─── Available data ───

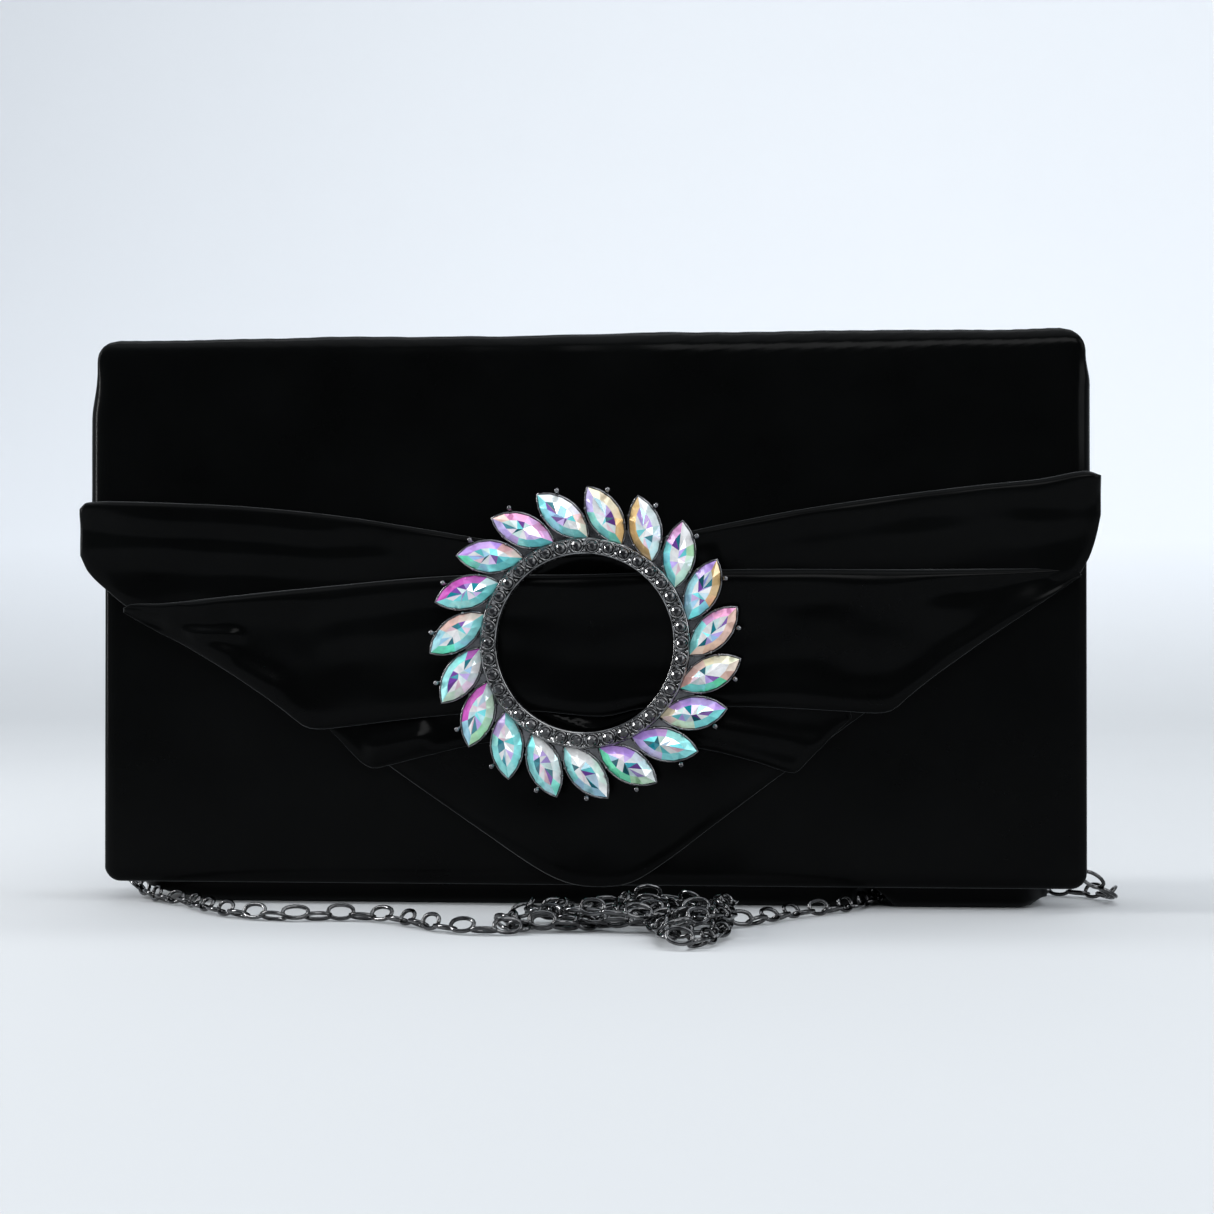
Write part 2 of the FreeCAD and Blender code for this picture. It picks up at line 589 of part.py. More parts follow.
# ---------------------------------------------------------------- chain
def cord_tube(label, points):
    """A tube along straight runs joined by tangent arcs, each as large as its runs allow."""
    radius = size("chain_wide") / 2
    corners = [FreeCAD.Vector(*point) for point in points]
    edges = []
    start = corners[0]
    radii = []
    for before, here, after in zip(corners, corners[1:], corners[2:]):
        back_way = before - here
        on_way = after - here
        shorter = min(back_way.Length, on_way.Length)
        half_turn = (math.pi - back_way.getAngle(on_way)) / 2
        reach = 0.45 * shorter
        bend = reach / math.tan(half_turn)
        radii.append(bend)
        back_unit = FreeCAD.Vector(back_way).normalize()
        on_unit = FreeCAD.Vector(on_way).normalize()
        entry = here + back_unit * reach
        leave = here + on_unit * reach
        inward = (back_unit + on_unit).normalize()
        middle = here + inward * (bend / math.cos(half_turn) - bend)
        edges.append(Part.LineSegment(start, entry).toShape())
        edges.append(Part.Arc(entry, middle, leave).toShape())
        start = leave
    edges.append(Part.LineSegment(start, corners[-1]).toShape())
    path = Part.Wire(edges)
    circle = Part.Circle(corners[0], corners[1] - corners[0], radius)
    tube = path.makePipeShell([Part.Wire([circle.toShape()])], True, False)
    expected = math.pi * radius ** 2 * path.Length
    print(label, "length", round(path.Length, 1), "volume share", round(tube.Volume / expected, 4),
          "radii", [round(bend, 1) for bend in radii])
    keep(label, feature(label + "_tube", tube))


cord_tube("chain_left", CHAIN_LEFT)
cord_tube("chain_right", CHAIN_RIGHT)


def heap_solid():
    """The outer shape of the piled chain: one layer near the bag, two further out."""
    def slab(outline, radius, height):
        """A flat layer with every corner rounded."""
        edges = [edge.toShape() for edge in rounded_path([(x, y, radius) for x, y in outline])]
        return Part.Face(Part.Wire(edges)).extrude(FreeCAD.Vector(0, 0, height))
    low = slab(HEAP_OUTLINE, 5.0, size("heap_low"))
    high = slab(HEAP_UPPER, 3.5, size("heap_high"))
    return low.fuse(high).removeSplitter()


keep("chain_heap", feature("chain_heap_solid", heap_solid()))

# ---------------------------------------------------------------- finish
doc.recompute()
for item in doc.Objects:
    assert not {"Invalid", "Error"} & set(item.State), f"{item.Name} {item.State}"
for label, thing in pieces.items():
    assert not thing.Shape.isNull() and thing.Shape.isValid(), label

os.makedirs("parts", exist_ok=True)
for label, thing in pieces.items():
    thing.Shape.exportStep(f"parts/{label}.step")
print(len(pieces), "pieces")
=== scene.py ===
import bisect
import math
import random

import bmesh
import bpy
from mathutils import Matrix, Vector, noise


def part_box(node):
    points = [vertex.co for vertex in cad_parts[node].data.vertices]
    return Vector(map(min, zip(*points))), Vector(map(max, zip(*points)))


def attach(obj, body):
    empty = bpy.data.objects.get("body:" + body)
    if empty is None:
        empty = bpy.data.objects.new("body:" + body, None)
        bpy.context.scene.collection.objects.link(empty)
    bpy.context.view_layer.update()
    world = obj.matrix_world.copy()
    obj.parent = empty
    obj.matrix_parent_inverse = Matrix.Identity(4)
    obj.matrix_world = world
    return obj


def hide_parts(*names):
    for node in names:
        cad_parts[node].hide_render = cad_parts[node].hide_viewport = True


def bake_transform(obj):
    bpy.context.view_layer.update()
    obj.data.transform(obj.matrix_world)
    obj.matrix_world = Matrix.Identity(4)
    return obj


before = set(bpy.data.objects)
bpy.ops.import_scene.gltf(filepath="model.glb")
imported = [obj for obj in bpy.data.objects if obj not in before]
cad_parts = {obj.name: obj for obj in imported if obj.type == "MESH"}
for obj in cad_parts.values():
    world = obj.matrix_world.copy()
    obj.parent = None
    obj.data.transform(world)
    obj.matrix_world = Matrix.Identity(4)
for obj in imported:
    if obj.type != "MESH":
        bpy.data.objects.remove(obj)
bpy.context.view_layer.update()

MM = 0.001
ROOT = "body"


# ---------------------------------------------------------------- small helpers
def lerp(a, b, share):
    return a + (b - a) * share


def smooth(value):
    value = min(1.0, max(0.0, value))
    return value * value * (3 - 2 * value)


def curve_through(knots):
    """A smooth function through (place, value) knots, level only where they are."""
    places = [knot[0] for knot in knots]
    values = [knot[1] for knot in knots]
    slopes = []
    for index in range(len(knots)):
        low = max(0, index - 1)
        high = min(len(knots) - 1, index + 1)
        slopes.append((values[high] - values[low]) / (places[high] - places[low]))

    def value_at(place):
        if place <= places[0]:
            return values[0]
        if place >= places[-1]:
            return values[-1]
        index = bisect.bisect_right(places, place) - 1
        gap = places[index + 1] - places[index]
        share = (place - places[index]) / gap
        s2 = share * share
        s3 = s2 * share
        return ((2 * s3 - 3 * s2 + 1) * values[index] + (s3 - 2 * s2 + share) * gap * slopes[index]
                + (3 * s2 - 2 * s3) * values[index + 1] + (s3 - s2) * gap * slopes[index + 1])

    return value_at


def new_object(name, data):
    made = bpy.data.objects.new(name, data)
    bpy.context.scene.collection.objects.link(made)
    return made


def paint(piece, material):
    piece.data.materials.clear()
    piece.data.materials.append(material)


def mend(mesh, merge=0.0, dissolve=0.0):
    """Turns all faces outwards, after merging points or dissolving slivers where a size is given."""
    work = bmesh.new()
    work.from_mesh(mesh)
    if merge:
        bmesh.ops.remove_doubles(work, verts=work.verts, dist=merge)
    if dissolve:
        bmesh.ops.dissolve_degenerate(work, dist=dissolve, edges=work.edges)
    bmesh.ops.recalc_face_normals(work, faces=work.faces)
    work.to_mesh(mesh)
    work.free()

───

Exercise description
In the material above, locate the line containing "return low.fuse(high).removeSplitter()" and the line containing "cad_parts[node].hide_render = cad_parts[node].hide_viewport". Transcribe exactly those two lines and every line between them, and nothing more.

Reply to the exercise
    return low.fuse(high).removeSplitter()


keep("chain_heap", feature("chain_heap_solid", heap_solid()))

# ---------------------------------------------------------------- finish
doc.recompute()
for item in doc.Objects:
    assert not {"Invalid", "Error"} & set(item.State), f"{item.Name} {item.State}"
for label, thing in pieces.items():
    assert not thing.Shape.isNull() and thing.Shape.isValid(), label

os.makedirs("parts", exist_ok=True)
for label, thing in pieces.items():
    thing.Shape.exportStep(f"parts/{label}.step")
print(len(pieces), "pieces")
=== scene.py ===
import bisect
import math
import random

import bmesh
import bpy
from mathutils import Matrix, Vector, noise


def part_box(node):
    points = [vertex.co for vertex in cad_parts[node].data.vertices]
    return Vector(map(min, zip(*points))), Vector(map(max, zip(*points)))


def attach(obj, body):
    empty = bpy.data.objects.get("body:" + body)
    if empty is None:
        empty = bpy.data.objects.new("body:" + body, None)
        bpy.context.scene.collection.objects.link(empty)
    bpy.context.view_layer.update()
    world = obj.matrix_world.copy()
    obj.parent = empty
    obj.matrix_parent_inverse = Matrix.Identity(4)
    obj.matrix_world = world
    return obj


def hide_parts(*names):
    for node in names:
        cad_parts[node].hide_render = cad_parts[node].hide_viewport = True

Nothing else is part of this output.